As eminent China scholar Jerome Cohen of New York University observed of the revision process: "This is a perfect illustration of the dangers of revising the law in repressive times. The problem is that the police use each law revision round to legitimize their convenient practices, and they ignore in practice the legislative and administrative reforms designed to bind them."

Beyond secret detentions, as Chen Weidong of Renmin University in Beijing has pointed out, the revised law would do nothing to bar illegally obtained evidence from being used in court.
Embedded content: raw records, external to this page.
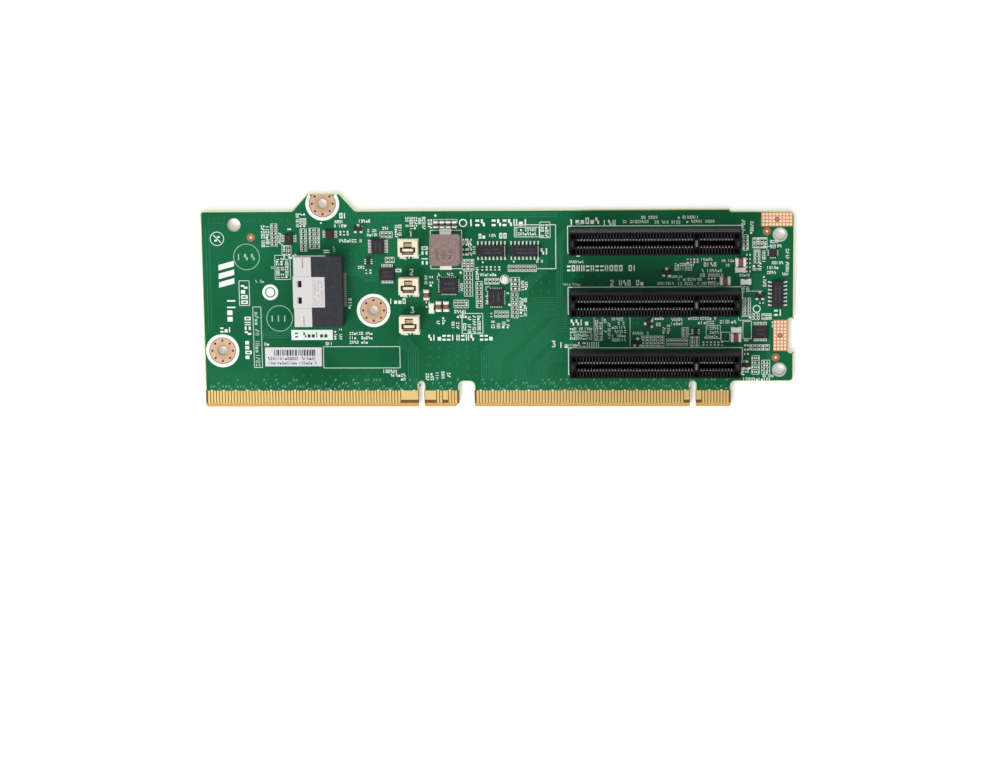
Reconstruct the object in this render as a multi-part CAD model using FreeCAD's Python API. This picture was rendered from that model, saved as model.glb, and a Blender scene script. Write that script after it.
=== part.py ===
import FreeCAD, Part
import math
import os

os.makedirs("parts", exist_ok=True)

# PCIe riser card, lying flat with its parts side up. All sizes are in millimetres.
# While modelling, X runs from the board's left edge, Y from the edge of the finger tabs,
# and Z = 0 is the board's upper face. save() moves each solid so that the origin is
# under the middle of the card, at the height that it rests on.

Vector = FreeCAD.Vector

# Card-edge fingers
finger_pitch = 1.0
finger_width = 0.7
finger_length = 4.2
finger_setback = 1.3
joined_finger_setback = 2.4
fingers_before_notch = 71
fingers_after_notch = 11
notch_to_finger = 0.55
tab_end_to_finger = 1.1
key_notch_width = 1.9
bevel_depth = 0.45
copper_thickness = 0.05
# Neighbouring fingers that share one pad, as (first, last) counted from the key notch
left_joined_fingers = [(-6, -1), (0, 3), (6, 7)]
right_joined_fingers = [(-2, -1), (0, 1)]

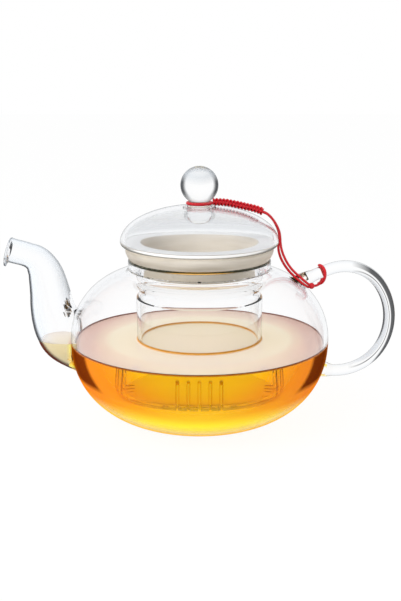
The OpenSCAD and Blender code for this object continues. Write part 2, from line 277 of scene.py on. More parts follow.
def spout_ring(s, t, sides=48, grow=0.0):
    """Ring at share s of the spout, t inside its outer surface and moved on by grow."""
    ds = 0.01
    way = (along(SPOUT_ROUTE, min(s + ds, 1)) - along(SPOUT_ROUTE, max(s - ds, 0))).normalized()
    side = Vector((-way[1], way[0]))
    turned = (s - 1 + LIP_SHARE) / (LIP_SHARE - LIP_ROUND)
    flare = LIP_FLARE * min(max(turned, 0), 1) ** 2
    r = (SPOUT_MOUTH_R + (SPOUT_ROOT_R - SPOUT_MOUTH_R)
         * (1 - min(s / TAPER_SHARE, 1) ** TAPER_POWER) + flare - t)
    middle = along(SPOUT_ROUTE, s) - side * LIP_DROOP * flare + way * grow
    ring = []
    for a in angles(sides):
        p = middle + side * r * math.cos(a)
        ring.append((-BODY_R - p[0], r * math.sin(a), BELLY_Z + p[1]))
    return ring


def spout_mesh():
    shares = [i / 80 * (1 - LIP_SHARE) for i in range(80)] + [
        1 - LIP_SHARE + (LIP_SHARE - LIP_ROUND) * k / 8 for k in range(9)]
    outer = [spout_ring(s, 0) for s in shares]
    inner = [spout_ring(s, SPOUT_WALL) for s in shares]
    rim = [spout_ring(1 - LIP_ROUND, SPOUT_WALL * (1 - math.cos(math.radians(a))) / 2,
                      grow=0.5 * SPOUT_WALL * math.sin(math.radians(a)))
           for a in (45, 90, 135)]
    return loft("spout_glass", outer + rim + inner[::-1], closed=True)


ROD_R, FOOT_R, FOOT_LEN, ROOT_LEN = 3.0, 4.2, 7.0, 6.0
HANDLE_START, HANDLE_CLIMB = (53.25, 73.4), 29.6
HANDLE_ARCS = [(82, 11.6), (22, 73.5), (31.7, 53.9), (27.1, 86.4)]


def handle_stations():
    """x, z, heading and run along the rod's middle, over its four arcs."""
    x, z, heading, run = HANDLE_START[0], HANDLE_START[1], HANDLE_CLIMB, 0.0
    out = [(x, z, heading, run)]
    for r, turn in HANDLE_ARCS:
        cx = x + r * math.sin(math.radians(heading))
        cz = z - r * math.cos(math.radians(heading))
        n = math.ceil(turn / 2.5)
        for i in range(1, n + 1):
            h = math.radians(heading - turn * i / n)
            out.append((cx - r * math.sin(h), cz + r * math.cos(h), math.degrees(h),
                        run + r * math.radians(turn) * i / n))
        x, z, heading, run = out[-1]
    return out


def handle_mesh():
    stations = handle_stations()
    total = stations[-1][3]

    def root(station, length):
        h = math.radians(station[2])
        return (station[0] + length * math.cos(h), station[1] + length * math.sin(h),
                station[2], station[3] + length)

    stations = ([root(stations[0], -ROOT_LEN * k / 4) for k in (4, 3, 2, 1)] + stations
                + [root(stations[-1], ROOT_LEN * k / 4) for k in (1, 2, 3, 4)])
    rings = []
    for x, z, heading, run in stations:
        foot = min(max(1 - min(run, total - run) / FOOT_LEN, 0), 1)
        r = ROD_R + (FOOT_R - ROD_R) * foot * foot * (3 - 2 * foot)
        h = math.radians(heading)
        rings.append([(x - r * math.cos(a) * math.sin(h), -r * math.sin(a),
                       z + r * math.cos(a) * math.cos(h)) for a in angles(36)])
    return loft("handle_glass", rings)


def ball(name, centre, radii, segments=32):
    bm = bmesh.new()
    bmesh.ops.create_uvsphere(bm, u_segments=segments, v_segments=segments // 2, radius=1)
    mesh = bpy.data.meshes.new(name)
    bm.to_mesh(mesh)
    bm.free()
    mesh.transform(Matrix.Translation(Vector(centre) * MM)
                   @ Matrix.Diagonal((radii[0] * MM, radii[1] * MM, radii[2] * MM, 1)))
    obj = bpy.data.objects.new(name, mesh)
    bpy.context.scene.collection.objects.link(obj)
    return obj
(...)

Moreover, none of the 99 amendments addresses the collusion that is standard operating procedure between the Chinese security apparatus and the court system; in fact, the two are presently seen as prosecutorial partners in the same administrative arm of government rather than independent entities with different aims and objectives.

The police should enforce the law; the courts should decide whether both the law and its enforcers are fair and just. And final legal authority must reside in the country's constitution, not with corrupt party officials who ignore that constitution's admirable values and edicts at their own convenience.

Yes, there are rabid, dangerous terrorists out there, and they need to be hunted down and stopped in their tracks. And, yes, Tibet is part of China, and separatism there cannot be tolerated. But free speech and human rights are enshrined in the constitution and should be protected by the nation's laws and by the courts that rule on those laws.

Until that happens, the China model falls short on the world stage.